* MATERIAL PROVIDED
------------------------------------------------
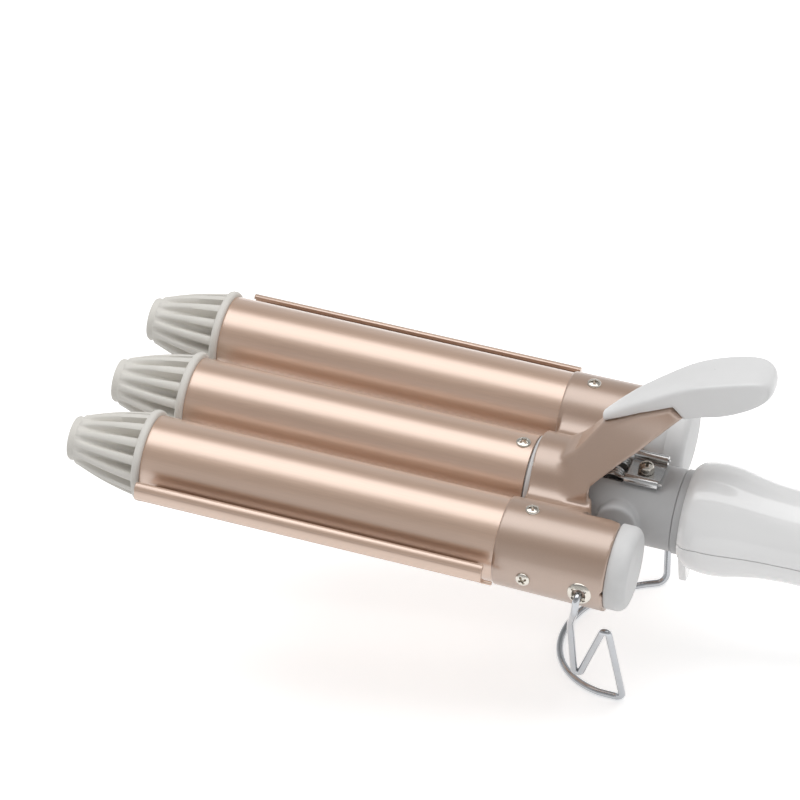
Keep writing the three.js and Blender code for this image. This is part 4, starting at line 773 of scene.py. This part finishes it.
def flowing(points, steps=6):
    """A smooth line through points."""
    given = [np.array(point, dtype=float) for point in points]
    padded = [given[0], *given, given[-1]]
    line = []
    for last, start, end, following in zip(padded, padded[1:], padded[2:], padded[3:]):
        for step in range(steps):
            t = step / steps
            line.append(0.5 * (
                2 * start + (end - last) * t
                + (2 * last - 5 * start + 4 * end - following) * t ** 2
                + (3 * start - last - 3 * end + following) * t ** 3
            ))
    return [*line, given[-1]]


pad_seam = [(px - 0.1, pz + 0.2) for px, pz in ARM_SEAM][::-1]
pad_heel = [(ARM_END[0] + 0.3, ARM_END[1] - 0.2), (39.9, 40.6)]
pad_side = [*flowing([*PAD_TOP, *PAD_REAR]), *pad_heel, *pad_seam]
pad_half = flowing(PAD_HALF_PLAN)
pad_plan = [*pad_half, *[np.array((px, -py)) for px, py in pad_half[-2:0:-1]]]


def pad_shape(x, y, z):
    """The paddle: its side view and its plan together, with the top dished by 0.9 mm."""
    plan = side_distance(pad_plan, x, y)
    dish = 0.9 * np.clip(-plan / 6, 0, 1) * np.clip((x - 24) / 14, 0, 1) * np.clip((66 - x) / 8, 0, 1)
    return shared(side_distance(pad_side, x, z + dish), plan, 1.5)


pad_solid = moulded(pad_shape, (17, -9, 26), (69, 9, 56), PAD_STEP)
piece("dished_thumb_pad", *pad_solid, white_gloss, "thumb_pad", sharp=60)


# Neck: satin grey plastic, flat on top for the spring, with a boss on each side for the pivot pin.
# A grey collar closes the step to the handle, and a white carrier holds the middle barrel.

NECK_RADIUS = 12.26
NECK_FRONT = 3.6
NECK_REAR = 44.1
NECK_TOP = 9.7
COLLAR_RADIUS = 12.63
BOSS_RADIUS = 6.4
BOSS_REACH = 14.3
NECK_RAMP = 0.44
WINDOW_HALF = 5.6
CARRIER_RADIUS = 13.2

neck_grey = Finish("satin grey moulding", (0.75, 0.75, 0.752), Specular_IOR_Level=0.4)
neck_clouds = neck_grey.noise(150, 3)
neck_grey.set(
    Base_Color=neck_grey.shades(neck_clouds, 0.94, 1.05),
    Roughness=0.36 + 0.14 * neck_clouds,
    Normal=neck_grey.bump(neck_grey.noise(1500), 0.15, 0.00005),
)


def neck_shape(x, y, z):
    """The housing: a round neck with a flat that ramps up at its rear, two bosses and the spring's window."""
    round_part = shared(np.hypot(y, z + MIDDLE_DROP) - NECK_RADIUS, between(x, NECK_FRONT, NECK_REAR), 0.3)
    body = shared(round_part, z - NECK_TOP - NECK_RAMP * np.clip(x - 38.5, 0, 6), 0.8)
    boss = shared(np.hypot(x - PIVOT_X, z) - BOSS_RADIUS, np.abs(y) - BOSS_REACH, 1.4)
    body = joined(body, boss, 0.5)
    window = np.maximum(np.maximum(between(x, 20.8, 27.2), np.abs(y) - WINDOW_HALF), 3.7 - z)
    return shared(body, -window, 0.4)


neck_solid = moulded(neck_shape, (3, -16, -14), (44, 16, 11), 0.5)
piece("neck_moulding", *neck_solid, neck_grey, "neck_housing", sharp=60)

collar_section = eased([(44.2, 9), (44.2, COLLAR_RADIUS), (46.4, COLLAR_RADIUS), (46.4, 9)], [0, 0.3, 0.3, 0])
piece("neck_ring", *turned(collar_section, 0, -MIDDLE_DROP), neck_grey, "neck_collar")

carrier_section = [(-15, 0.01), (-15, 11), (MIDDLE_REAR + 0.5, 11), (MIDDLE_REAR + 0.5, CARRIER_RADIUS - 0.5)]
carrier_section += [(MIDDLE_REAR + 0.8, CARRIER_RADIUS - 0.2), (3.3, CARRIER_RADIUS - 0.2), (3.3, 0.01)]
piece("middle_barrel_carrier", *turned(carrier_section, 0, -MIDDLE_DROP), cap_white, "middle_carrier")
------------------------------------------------
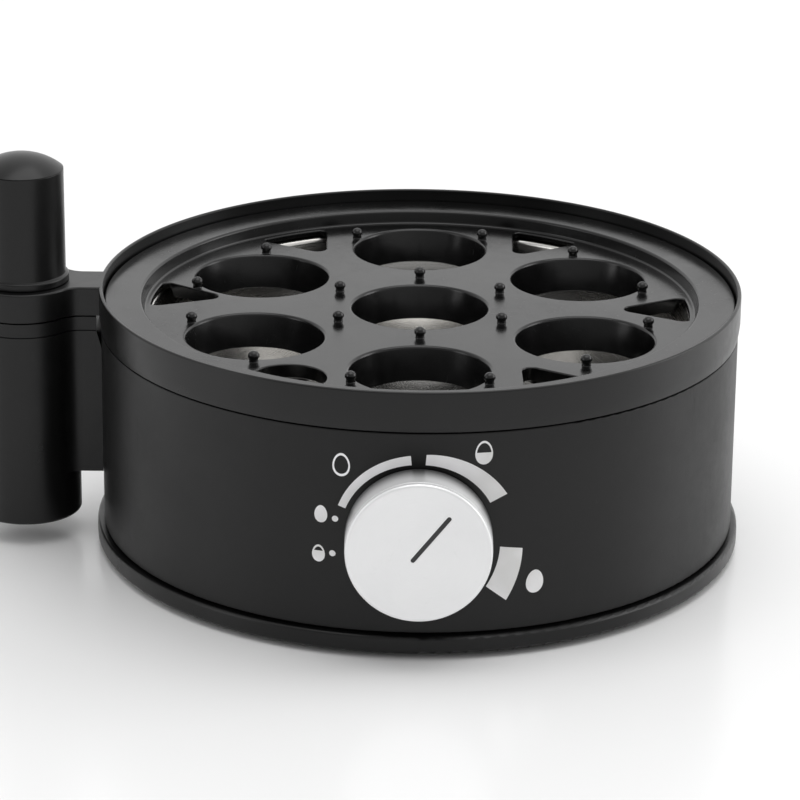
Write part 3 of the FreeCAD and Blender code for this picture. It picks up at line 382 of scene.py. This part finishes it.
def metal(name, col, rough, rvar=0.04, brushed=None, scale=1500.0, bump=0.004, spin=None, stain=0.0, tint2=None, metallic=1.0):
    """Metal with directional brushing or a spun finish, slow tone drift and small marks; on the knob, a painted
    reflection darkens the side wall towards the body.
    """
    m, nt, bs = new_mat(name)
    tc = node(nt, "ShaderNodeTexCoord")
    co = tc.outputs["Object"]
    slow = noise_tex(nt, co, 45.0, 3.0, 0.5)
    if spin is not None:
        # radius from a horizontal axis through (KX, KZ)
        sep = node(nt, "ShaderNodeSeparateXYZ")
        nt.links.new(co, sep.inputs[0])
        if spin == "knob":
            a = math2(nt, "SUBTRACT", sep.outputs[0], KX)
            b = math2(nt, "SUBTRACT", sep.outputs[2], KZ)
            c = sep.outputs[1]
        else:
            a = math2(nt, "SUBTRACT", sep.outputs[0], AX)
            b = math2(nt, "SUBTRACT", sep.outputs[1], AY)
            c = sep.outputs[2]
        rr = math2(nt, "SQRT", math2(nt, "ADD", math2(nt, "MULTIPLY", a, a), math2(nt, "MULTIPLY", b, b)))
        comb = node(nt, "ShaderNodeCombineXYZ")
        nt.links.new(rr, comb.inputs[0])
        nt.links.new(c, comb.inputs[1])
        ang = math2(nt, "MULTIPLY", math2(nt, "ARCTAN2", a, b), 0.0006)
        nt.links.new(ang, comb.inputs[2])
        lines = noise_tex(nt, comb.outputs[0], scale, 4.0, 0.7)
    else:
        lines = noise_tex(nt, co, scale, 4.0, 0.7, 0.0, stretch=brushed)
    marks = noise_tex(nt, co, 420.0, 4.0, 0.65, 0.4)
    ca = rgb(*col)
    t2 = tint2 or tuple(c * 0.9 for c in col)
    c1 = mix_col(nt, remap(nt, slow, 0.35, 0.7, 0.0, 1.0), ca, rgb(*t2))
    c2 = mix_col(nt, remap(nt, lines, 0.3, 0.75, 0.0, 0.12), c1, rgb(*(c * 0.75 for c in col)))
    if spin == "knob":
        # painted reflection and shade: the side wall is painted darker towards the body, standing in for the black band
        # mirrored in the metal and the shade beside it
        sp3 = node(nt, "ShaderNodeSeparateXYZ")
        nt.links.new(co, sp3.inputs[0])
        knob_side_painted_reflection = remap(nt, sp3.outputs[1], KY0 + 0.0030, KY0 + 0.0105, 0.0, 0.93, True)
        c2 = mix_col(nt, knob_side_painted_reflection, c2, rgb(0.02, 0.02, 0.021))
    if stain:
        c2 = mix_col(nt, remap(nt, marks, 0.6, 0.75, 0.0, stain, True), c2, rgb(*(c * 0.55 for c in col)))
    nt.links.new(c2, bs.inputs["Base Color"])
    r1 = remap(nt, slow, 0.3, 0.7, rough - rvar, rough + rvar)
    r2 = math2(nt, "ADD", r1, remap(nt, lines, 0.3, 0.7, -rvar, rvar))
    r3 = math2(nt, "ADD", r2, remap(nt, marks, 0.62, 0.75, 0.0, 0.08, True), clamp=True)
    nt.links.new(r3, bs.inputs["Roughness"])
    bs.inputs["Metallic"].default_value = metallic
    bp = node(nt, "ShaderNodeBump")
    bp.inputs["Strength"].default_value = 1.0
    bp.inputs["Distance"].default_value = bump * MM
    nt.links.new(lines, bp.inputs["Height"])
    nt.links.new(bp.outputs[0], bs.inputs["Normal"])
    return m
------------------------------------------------
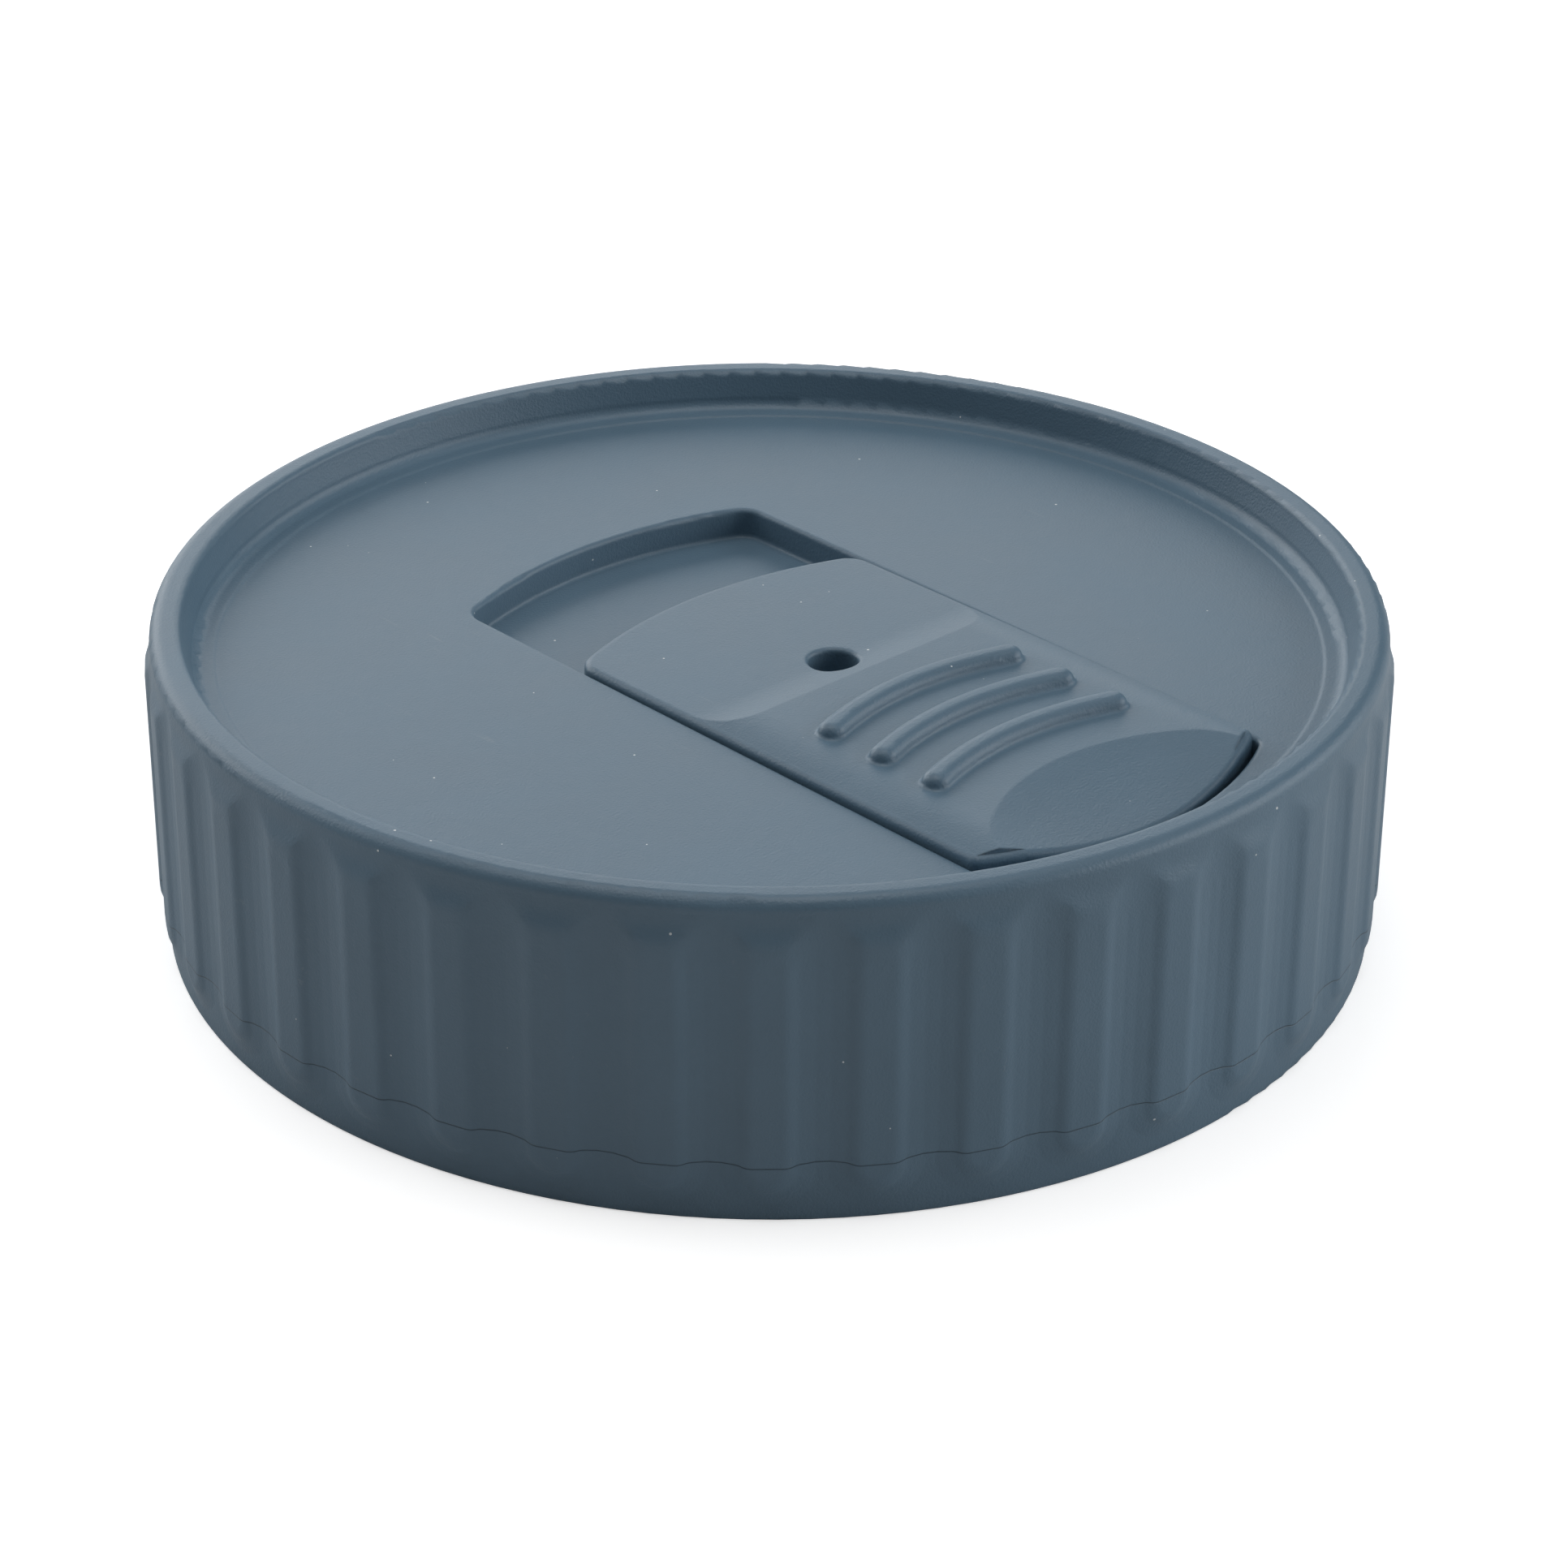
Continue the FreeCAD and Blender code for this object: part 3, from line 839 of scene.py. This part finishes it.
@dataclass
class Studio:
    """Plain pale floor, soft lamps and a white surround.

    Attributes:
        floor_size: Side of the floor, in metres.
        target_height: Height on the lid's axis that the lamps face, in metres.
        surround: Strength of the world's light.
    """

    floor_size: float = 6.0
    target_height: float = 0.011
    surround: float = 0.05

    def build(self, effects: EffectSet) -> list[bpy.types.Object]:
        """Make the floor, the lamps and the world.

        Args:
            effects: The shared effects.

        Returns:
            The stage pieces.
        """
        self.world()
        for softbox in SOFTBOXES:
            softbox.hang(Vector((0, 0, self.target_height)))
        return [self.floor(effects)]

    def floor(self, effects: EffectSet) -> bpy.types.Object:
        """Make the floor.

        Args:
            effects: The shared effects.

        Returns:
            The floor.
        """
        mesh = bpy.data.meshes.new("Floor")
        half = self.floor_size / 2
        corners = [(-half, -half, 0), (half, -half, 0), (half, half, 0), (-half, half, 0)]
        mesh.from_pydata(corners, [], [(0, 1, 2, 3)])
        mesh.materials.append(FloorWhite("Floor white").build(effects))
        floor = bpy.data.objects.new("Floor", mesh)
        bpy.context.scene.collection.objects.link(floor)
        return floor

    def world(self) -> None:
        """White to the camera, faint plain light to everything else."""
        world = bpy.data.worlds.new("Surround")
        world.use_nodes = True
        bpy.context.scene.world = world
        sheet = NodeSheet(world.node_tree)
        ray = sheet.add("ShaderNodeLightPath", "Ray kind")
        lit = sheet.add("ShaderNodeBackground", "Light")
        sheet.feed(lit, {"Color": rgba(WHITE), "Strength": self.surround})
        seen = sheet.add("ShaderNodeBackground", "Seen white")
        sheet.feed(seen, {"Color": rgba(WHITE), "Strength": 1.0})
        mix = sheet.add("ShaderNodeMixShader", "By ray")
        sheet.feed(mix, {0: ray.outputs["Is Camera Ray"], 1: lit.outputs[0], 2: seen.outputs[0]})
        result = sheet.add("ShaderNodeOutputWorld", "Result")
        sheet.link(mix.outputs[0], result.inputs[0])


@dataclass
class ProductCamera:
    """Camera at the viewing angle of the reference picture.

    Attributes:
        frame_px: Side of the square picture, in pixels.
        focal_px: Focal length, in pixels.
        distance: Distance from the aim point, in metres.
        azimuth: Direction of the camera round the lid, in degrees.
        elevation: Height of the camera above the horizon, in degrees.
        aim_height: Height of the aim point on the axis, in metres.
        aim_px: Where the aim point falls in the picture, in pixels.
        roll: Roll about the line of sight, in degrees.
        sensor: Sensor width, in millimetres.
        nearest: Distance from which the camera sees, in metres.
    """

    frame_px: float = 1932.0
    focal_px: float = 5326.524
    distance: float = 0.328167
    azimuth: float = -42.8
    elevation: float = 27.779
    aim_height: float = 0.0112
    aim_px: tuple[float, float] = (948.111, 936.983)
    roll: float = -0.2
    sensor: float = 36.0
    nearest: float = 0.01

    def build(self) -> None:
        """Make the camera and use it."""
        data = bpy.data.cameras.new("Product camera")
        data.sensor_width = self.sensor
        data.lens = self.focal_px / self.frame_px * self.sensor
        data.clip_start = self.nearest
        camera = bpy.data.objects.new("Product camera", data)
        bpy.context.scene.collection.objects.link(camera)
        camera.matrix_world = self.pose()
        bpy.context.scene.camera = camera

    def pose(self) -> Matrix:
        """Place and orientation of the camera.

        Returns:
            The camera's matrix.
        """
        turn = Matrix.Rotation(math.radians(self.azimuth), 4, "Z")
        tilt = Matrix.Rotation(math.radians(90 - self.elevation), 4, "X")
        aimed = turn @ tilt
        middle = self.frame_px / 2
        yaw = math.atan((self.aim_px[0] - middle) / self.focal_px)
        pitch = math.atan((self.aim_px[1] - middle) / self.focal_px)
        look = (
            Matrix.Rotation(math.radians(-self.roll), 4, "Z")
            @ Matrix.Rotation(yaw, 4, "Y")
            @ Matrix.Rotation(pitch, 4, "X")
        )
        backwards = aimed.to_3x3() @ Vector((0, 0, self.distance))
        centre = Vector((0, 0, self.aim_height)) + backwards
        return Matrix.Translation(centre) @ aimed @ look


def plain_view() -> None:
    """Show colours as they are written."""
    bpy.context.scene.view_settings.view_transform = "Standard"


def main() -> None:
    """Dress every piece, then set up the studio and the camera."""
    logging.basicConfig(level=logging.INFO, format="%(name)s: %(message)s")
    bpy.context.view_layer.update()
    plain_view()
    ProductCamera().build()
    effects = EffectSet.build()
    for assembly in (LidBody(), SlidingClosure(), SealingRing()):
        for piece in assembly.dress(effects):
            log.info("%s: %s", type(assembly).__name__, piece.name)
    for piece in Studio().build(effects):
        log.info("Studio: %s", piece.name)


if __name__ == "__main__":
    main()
------------------------------------------------
* TASK REQUIREMENTS
Repeat, unchanged, every line from the one that contains "Continue the FreeCAD" to the one that contains "a white surround.", including both, and no other line.

* RESPONSE BELOW
Continue the FreeCAD and Blender code for this object: part 3, from line 839 of scene.py. This part finishes it.
@dataclass
class Studio:
    """Plain pale floor, soft lamps and a white surround.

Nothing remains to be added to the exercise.